Polypropylene felt. Filter bags made from polypropylene felt resist chemical attack. In the past, polypropylene felt was used only in applications that would destroy polyester, with the maximum temperature constraint of 200°F.

However, polypropylene felt has two additional characteristics that make it attractive for use in other dust collection applications. It calenders well, creating a smooth, uniform surface that is slicker than polyester; and its lower specific gravity allows the same fiber population to be achieved with less total weight.

In the past, it was common to choose between 16-ounce polypropylene felt and 16-ounce polyester felt for equivalent filtration values, the former being a good choice when the finest polypropylene fibers available were 4 denier.

Today, 13-ounce, 3-denier polypropylene adequately offsets 16- ounce, 2.25-denier polyester (Table VI). Hence, 13-ounce polypropylene felt provides equivalent filtration, better dust cake release, and significant cost savings.

Singed or glazed felt. The discontinuous characteristics of an unfinished felt surface – inherent in the needle-felting process – create points of high air velocities; points where dust is driven deeply into the felt, from whence it is difficult to dislodge. The additional pulsing required to clean filter bags made from unfinished felt inhibits proper cake formation.

Singed or glazed felt – particularly glazed polypropylene felt – minimizes this discontinuity and creates a surface sheen that promotes uniform cake formation and easy cake discharge. In addition, these finishes provide considerably lower delta P’s (Fig. 6), reducing energy consumption and decreasing the frequency of the cleaning cycle.

   

Polytetrafluoroethylene (PTFE) surfaces. PTFE surfaces provide lower delta P’s and reduce the frequency of cleaning cycles. For excellent retention of submicron particles and efficient release of filter cake, the best material available is PTFE membrane, laminated to felt or fabric. As might be expected, this material is expensive.

Reverse-air collectors

Filter bags in most high-temperature reverse-air collectors are made from woven fiberglass. There are three types of fiberglass yarns: plied, singles, and texturized (Fig. 7). Unlike other fibers (particularly cotton), the use of plied yarns offer no advantages (Table VIII). Conversely, singles yarns create stronger, tighter fabrics for hot filtration , while texturized yarns further improve efficiency.

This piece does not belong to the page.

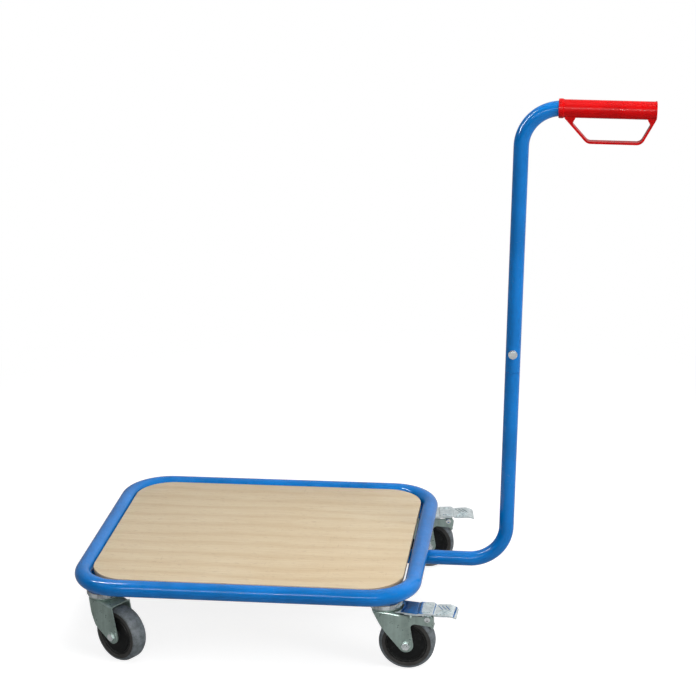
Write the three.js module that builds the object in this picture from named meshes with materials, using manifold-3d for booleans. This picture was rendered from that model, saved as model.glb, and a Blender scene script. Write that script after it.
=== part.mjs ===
// Transport dolly: a bent tube frame with a let-in plywood deck, four swivel casters
// and a two-piece push handle with a guarded grip. Millimetres, +Z up, floor at Z = 0,
// +X towards the handle, +Y towards the rear long side.

import * as THREE from 'three';
import { mergeVertices } from 'three/addons/utils/BufferGeometryUtils.js';
import Module from 'manifold-3d';

const wasm = await Module();
wasm.setup();

// Clearances that every joint between pieces is worked out from.
const SEAT_GAP = 0.3;
const RUNNING_GAP = 0.5;
const CUT_OVERRUN = 1;
const JOIN_LAP = 0.5;

// Deck frame: one round steel tube, bent into a closed ring and butt welded.
const FRAME_LENGTH = 630;
const FRAME_WIDTH = 540;
const FRAME_TUBE_DIAMETER = 30;
const FRAME_TUBE_WALL = 2;
const FRAME_BEND_RADIUS = 79;
const DRAIN_DIAMETER = 6;
const DRAIN_INSET = 240;

// Deck board, let into the ring below the top of the tube.
const DECK_THICKNESS = 9;
const DECK_RISE_ABOVE_TUBE_AXIS = 1;
const DECK_SIDE_GAP = 2.5;
const DECK_CORNER_RADIUS = 70;
const DECK_EDGE_BREAK = 1;

// Flat crossbars below the deck, each with two wood screws from below.
const CROSSBAR_WIDTH = 30;
const CROSSBAR_THICKNESS = 5;
const CROSSBAR_SPACING = 280;
const SCREW_SPACING = 300;
const SCREW_DIAMETER = 5;
const SCREW_REACH = 7;
const SCREW_HEAD_DIAMETER = 10;
const SCREW_HEAD_HEIGHT = 2.5;

// Corner plates that carry the casters.
const PLATE_THICKNESS = 4;
const PLATE_ARM = 34;
const CASTER_INSET_X = 61;
const CASTER_INSET_Y = 51;

// Push handle: the lower tube runs below the deck and turns up, the upper tube turns out.
const HANDLE_TUBE_DIAMETER = 27;
const HANDLE_TUBE_WALL = 2;
const HANDLE_BEND_RADIUS = 69;
const HANDLE_REACH = 139.8;
const HANDLE_LEAN_DEGREES = 1.46;
const HANDLE_END_INSET = 8;
const HANDLE_SEAM_HEIGHT = 484;
const HANDLE_BOLT_RISE = 35;
const SPIGOT_WALL = 2;
const SPIGOT_DEPTH = 75;
const SPIGOT_BOLT_MARGIN = 40;

// Bolt through the handle tubes.
const HANDLE_BOLT_DIAMETER = 8;
const HANDLE_BOLT_HEAD_HEIGHT = 5.3;
const HANDLE_BOLT_ACROSS_FLATS = 13;
const HANDLE_NUT_HEIGHT = 6.5;
const HANDLE_WASHER_DIAMETER = 16.5;
const HANDLE_WASHER_THICKNESS = 1.5;
const HANDLE_BOLT_STUB = 2;

// Grip: a closed plastic sleeve with a collar, an end rim and a hand guard below it.
const GRIP_AXIS_HEIGHT = 963.5;
const GRIP_DROOP_DEGREES = 1;
const GRIP_START = 61.8;
const GRIP_LENGTH = 168.2;
const GRIP_DIAMETER = 31.6;
const GRIP_END_WALL = 4;
const GRIP_EDGE_RADIUS = 1.4;
const COLLAR_DIAMETER = 34.2;
const COLLAR_LENGTH = 8.8;
const MOUTH_FLARE_LENGTH = 9;
const MOUTH_FLARE = 1.1;
const GRIP_RIM_LENGTH = 3;
const GRIP_RIM_DIAMETER = 33;
const GUARD_WIDTH = 18;
const GUARD_STRAP = 3.8;
const GUARD_DEPTH = 59.2;
const GUARD_FOOT_START = 10.8;
const GUARD_BOTTOM_START = 50.6;
const GUARD_BOTTOM_END = 144;
const GUARD_CORNER_RADIUS = 15;
const GUARD_WEB_HEIGHT = 9;
const GUARD_WEB_RUN = 5;

// Casters: swivel castors with a bolt through the swivel head.
const CASTER_HEIGHT = 128;
const CASTER_TRAIL = 39;
const HEAD_RADIUS = 31;
const HEAD_PLATE_THICKNESS = 2.2;
const HEAD_SKIRT_DROP = 9.6;
const HEAD_SKIRT_WALL = 2;
const HEAD_BEND_RADIUS = 2;
const HEAD_NECK_RADIUS = 9.8;
const RACE_RADIUS = 23;
const BALL_COUNT = 8;
const BALL_SIDES = 5;
const BALL_RINGS = 3;
const CAGE_THICKNESS = 1.2;
const CAGE_WIDTH = 5;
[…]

An economical alternative is PTFE-applied finish. Comparative test data using 0.5 micron silica dust shows that PTFE-applied finish yields favorable results after a brief conditioning period (Table VII).

   

Conclusion

A final caveat: When evaluating filter fabrics, keep in mind the type of dust in your application. Typical tests use 0. 5-micron silica dust, which is dry, easily released, and finer than many industrial dusts. If you’re contemplating a change in filter fabric and the dust texture is in question, have comparative laboratory tests conducted – not a costly or difficult procedure.

Suffice to say, if you’ve used the same filter fabric for a number of years, chances are there’s a better one. Even in relatively new installations, it pays to consider alternatives before specifying the same type of fabric construction. The familiar adage “If if ain’t broke, don’t fix it” may be comfortable, but costly.

   

Author’s Note

The test data provided for filter fabrics used in shaker-type collectors is based on an air-to-cloth ratio of 2.5 to I; for filter fabrics used in pulse-clean collectors the air-to-cloth ratio is 5 to I. Efficiencies determined at different air-to-cloth ratios can’t be compared.